Ask experts and/or professionals for good, solid advice. Here is where well-meaning friends and relatives may not know what's best for you. Their experiences may have nothing in common with yours. Thank them politely, and then listen to the experts.


2. Keepsakes Consider carefully what you want to keep from your relationship with your loved one. What sustains you, what do you cherish that needs to be tucked away in your treasure chest?
Your treasured keepsakes will help you decide how to re-order your life. Think deeply about each one, remember its significance, and determine how to include its core value in any decisions you make. For example: a shared interest in music may encourage you to continue to buy season tickets to the symphony, using the second ticket to invite a friend or family member to join you.
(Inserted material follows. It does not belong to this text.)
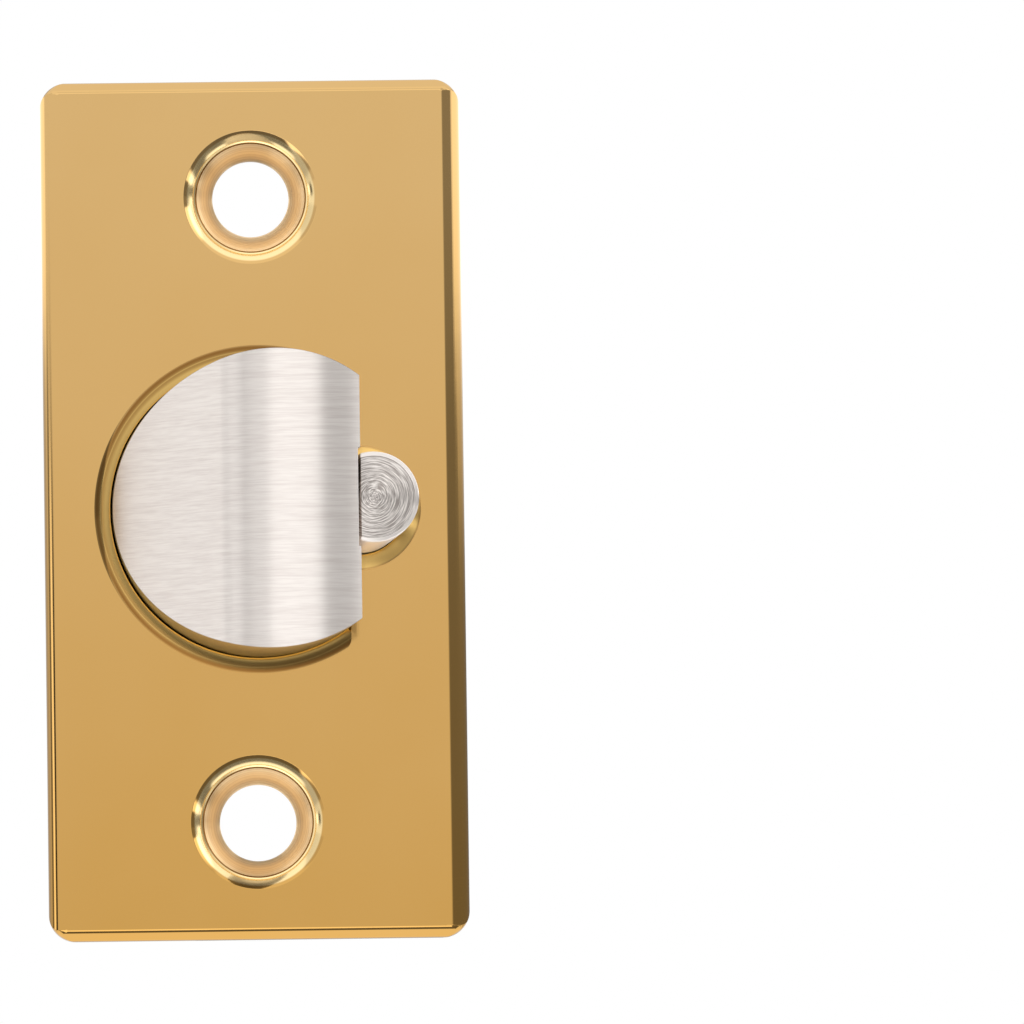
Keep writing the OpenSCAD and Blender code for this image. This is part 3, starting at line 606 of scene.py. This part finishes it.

3. Change Major changes (job, residence) should be given a lot of thought, and the rule of thumb is to wait a year for important decisions, but you can start to explore possibilities.
Taking up a new hobby or joining a special interest group that appeals to you is ideal, now that you are alone. The personal growth will be stimulating and positive, and meeting new people enables you to better manage the sense of isolation that comes with grief.


4. Dream Allow yourself to dream new dreams. Designing a new life will be awkward. You didn't plan it or ask for this event in your life. But it has happened, and moving forward affirms that living fully can occur even though we are alone. The memories of loving and being loved created an individual with a sense of the goodness and sustainability of a purposeful life.


Be encouraged as you move forward and struggle to rebuild your life. My life's design included all of the above considerations, not always in order, but carefully crafted as to my well-being and growth. Seek wisdom and support from others, and give freely.